Sermons

Summary: Smart phones have an auto-correction function that changes what you type even when you don't want it to. Christians often act like smart phones when they choose to believe something other than what God believes.

Today we’re going to look at a warning related to altering the gospel. But this message will be just a little different and I hope to present it in such a way that it will cause you to think about it the next time you send a text message from your smart phone.

Our society places a great deal of value on intelligence ─ how smart you are. You have to be pretty smart to earn a Nobel Prize, a Robert B. Downs Intellectual Freedom Award, or the Intellectual Property Legends Award. Let’s be honest: you have to pretty smart just to win the annual spelling bee contest!

A smart person, and you will never hear anyone say this, is considered just a little more valuable to society than someone who is not. Our history books are filled with intellectual giants whose discoveries and ideas have been praised by society ─ Albert Einstein, Thomas Edison, George Washington Carver, Isaac Newton, Dr. Martin Luther King Jr., Henry Ford, and Marie Curie, just to name a few.

But in our society we would label a person who merely does what he or she is told to do as dumb. Is this not true? I find it interesting that scripture places much more value on obedience than it does intellect. People who are willing to do what God tells them to do are coveted and respected in heaven.

Jesus is example #1. We also have Kenneth Hagin Sr., Smith Wigglesworth, Lester Summerall, and Kathryn Kuhlman, among others, who demonstrated to the world lives lived in obedience to God.

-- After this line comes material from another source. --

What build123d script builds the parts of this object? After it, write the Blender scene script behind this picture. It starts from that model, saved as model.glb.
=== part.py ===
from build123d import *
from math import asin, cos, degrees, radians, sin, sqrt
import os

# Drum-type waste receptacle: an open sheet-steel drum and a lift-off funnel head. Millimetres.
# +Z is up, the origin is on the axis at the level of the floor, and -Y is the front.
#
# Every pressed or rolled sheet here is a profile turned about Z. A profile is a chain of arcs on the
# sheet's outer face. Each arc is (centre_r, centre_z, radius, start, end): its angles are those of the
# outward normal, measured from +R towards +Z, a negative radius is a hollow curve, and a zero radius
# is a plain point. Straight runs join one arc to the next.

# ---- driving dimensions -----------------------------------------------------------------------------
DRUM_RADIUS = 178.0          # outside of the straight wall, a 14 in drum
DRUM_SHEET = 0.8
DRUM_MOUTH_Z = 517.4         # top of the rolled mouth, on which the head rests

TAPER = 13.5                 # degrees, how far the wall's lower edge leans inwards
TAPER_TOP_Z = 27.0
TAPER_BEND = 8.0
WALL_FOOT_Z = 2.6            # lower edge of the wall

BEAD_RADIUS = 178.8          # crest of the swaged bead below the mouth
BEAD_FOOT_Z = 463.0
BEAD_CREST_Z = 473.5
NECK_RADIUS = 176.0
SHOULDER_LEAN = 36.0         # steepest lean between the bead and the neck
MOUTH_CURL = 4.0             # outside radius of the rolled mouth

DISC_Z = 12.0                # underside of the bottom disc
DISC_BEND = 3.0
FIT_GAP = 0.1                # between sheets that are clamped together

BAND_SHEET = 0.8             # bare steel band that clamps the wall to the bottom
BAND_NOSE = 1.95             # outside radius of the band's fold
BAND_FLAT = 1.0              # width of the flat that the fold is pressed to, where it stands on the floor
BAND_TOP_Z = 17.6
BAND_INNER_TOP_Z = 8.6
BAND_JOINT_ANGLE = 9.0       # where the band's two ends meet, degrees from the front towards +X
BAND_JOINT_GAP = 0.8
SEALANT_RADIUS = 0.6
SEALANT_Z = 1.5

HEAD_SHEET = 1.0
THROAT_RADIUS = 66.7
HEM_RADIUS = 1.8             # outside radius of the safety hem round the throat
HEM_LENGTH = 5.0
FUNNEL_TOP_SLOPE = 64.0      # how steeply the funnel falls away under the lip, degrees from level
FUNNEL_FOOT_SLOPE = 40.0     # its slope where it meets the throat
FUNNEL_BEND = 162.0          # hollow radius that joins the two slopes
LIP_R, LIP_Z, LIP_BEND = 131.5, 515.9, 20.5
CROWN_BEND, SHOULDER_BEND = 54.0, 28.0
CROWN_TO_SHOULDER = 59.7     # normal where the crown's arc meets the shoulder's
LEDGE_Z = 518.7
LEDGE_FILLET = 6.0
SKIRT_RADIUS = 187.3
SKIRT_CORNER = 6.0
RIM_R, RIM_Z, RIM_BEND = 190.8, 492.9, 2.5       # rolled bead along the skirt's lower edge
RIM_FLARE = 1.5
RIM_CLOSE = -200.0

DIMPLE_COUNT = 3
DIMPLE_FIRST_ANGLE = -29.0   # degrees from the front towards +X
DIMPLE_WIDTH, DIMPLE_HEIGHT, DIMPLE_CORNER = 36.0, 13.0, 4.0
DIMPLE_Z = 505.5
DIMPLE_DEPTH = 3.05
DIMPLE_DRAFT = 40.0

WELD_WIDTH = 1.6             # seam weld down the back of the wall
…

Now let’s be honest: outside of Pentecostal and Charismatic circles many of these individuals would not be put in the same category as Henry Ford or Thomas Edison. Do you see my point?

Now, keeping all of this in mind, I’m going to talk this morning about “smart phones” and how they compare to “dumb phones” in their performance of a function that I will disclose in a moment. My intention is not to offend you by using the word “dumb” ─ I’m simply using it as a comparison to bring home a point. For this message, “dumb” is good. Say it with me: dumb is good.

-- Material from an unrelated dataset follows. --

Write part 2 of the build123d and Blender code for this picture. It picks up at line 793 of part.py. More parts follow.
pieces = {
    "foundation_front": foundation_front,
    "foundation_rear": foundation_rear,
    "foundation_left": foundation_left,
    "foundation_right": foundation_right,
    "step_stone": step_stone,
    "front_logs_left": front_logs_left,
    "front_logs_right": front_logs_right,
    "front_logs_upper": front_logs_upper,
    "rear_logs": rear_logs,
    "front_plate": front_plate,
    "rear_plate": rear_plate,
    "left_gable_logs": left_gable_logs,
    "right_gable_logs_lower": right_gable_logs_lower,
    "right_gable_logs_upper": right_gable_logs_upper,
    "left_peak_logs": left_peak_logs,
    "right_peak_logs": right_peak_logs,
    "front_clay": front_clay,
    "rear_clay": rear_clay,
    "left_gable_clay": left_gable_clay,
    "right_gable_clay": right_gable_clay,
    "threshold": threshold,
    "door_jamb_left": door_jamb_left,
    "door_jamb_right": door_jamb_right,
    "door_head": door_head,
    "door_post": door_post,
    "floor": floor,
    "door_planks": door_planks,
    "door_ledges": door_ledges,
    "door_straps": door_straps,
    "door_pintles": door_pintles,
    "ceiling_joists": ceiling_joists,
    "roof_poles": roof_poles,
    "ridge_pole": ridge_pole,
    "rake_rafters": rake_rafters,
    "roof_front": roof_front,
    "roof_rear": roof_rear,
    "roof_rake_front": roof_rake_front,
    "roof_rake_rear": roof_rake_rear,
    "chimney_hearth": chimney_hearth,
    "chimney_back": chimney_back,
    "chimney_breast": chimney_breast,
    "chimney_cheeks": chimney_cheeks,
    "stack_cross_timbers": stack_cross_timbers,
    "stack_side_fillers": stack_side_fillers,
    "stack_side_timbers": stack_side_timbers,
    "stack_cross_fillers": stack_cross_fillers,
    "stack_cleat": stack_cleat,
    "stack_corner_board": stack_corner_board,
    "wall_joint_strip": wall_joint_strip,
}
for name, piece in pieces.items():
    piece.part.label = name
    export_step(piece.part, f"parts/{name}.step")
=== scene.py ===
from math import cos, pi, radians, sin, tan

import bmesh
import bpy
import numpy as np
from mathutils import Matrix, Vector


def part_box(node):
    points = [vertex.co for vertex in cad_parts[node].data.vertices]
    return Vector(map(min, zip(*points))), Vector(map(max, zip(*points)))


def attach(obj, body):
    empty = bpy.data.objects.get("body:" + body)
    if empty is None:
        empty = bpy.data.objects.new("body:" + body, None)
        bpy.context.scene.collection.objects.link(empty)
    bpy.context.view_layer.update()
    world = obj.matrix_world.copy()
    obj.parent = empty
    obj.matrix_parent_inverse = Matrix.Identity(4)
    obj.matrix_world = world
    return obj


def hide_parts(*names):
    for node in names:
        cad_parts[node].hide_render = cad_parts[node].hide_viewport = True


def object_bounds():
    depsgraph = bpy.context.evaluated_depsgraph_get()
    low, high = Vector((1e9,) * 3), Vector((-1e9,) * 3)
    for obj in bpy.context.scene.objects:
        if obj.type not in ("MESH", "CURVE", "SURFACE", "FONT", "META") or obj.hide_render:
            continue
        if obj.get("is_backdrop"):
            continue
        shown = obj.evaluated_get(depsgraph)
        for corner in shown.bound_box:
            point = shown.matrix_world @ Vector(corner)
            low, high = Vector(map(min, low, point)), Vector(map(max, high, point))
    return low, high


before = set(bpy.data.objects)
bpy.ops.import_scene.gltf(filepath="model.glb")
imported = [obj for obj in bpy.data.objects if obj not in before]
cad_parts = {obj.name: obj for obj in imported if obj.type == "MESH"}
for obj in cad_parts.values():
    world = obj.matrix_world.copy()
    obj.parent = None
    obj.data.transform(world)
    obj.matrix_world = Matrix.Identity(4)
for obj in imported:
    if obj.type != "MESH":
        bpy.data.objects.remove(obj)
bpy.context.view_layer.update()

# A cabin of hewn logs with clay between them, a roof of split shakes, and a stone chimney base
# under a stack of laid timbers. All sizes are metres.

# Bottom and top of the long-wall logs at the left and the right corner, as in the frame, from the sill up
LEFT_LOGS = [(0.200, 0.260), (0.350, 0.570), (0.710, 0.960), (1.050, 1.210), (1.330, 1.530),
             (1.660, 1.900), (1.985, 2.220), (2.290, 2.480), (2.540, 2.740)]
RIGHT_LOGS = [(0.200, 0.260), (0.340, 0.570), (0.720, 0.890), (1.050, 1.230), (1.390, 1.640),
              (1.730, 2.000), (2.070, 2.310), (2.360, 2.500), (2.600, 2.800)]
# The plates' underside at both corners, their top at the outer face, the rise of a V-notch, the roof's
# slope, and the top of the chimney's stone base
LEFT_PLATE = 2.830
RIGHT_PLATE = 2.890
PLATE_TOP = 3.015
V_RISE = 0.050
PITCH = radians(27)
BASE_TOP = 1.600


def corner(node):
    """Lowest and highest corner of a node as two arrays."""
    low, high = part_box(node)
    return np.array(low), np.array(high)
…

When I was growing up there were no “cellular” phones. The first mobile phones ─ they were actually referred to as “mobiles” ─ appeared in the mid to late 70s and they were huge! As technology advanced, they became smaller and smaller. I purchased my first mobile in 1995. Today that phone would be called a dumb phone because all it could do was make and receive calls. Text messaging wasn’t introduced to the U.S. until the following year, 1996, and its growth was very slow. Why? Most of the available phones were dumb.

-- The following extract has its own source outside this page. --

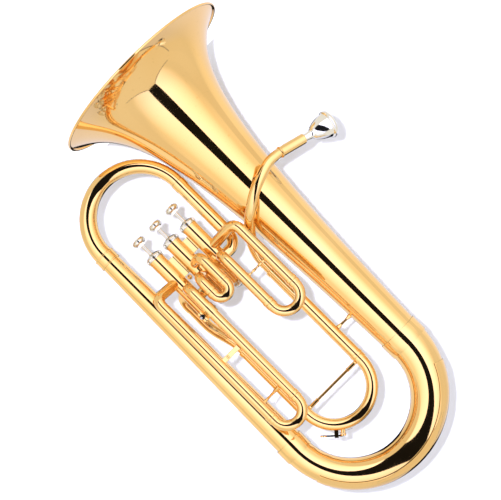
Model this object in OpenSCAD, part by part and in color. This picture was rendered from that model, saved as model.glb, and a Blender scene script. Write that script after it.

But, with the growth of any new technology, society must have a convenient way to use it. As text messaging began to grow, cellular companies found a new way to increase their revenues while meeting the ever changing desires of the consumers. We wanted to be able to use all of the current and developing technology and we wanted our phones to be “cutting edge.”

Don’t you just love that term ─ cutting edge?!? So, in comes the smart phone. The smart phone can not only make phone calls, but it can send and receive text messages; take, send and receive pictures; play videos; and, search the ever expanding internet. This little device can do what the biggest computers in 1970 could not do, and you can hold it in your hand.

I owned a dumb phone until late last year. My dumb phone did exactly what I wanted it to do and it did not try to tell me that it knew a better way to say what I wanted to say.

Do you know one of the most irritating things about my smart phone? From time to time, it changes words in my text messages obviously thinking that I had made a mistake. I know. I know. You’re thinking: Huh? What?

Smart phones have a function called “auto-correction.” My dumb phone did not have this function. Whatever I typed as a text message was sent. The phone interpreted the text exactly as I had typed it and did not try to tell me what I “really” meant.

Not my smart phone. If I make the mistake of not catching its correction, then whoever receives my text must try to figure out what I was trying to say. Then I am forced to send a second message to correct the first one. I know it’s meant to save me time and speed up my texting but I hate the auto-correction function. I know I can turn it off, but then you wouldn’t be listening to a message about how we auto-correct God, now would you?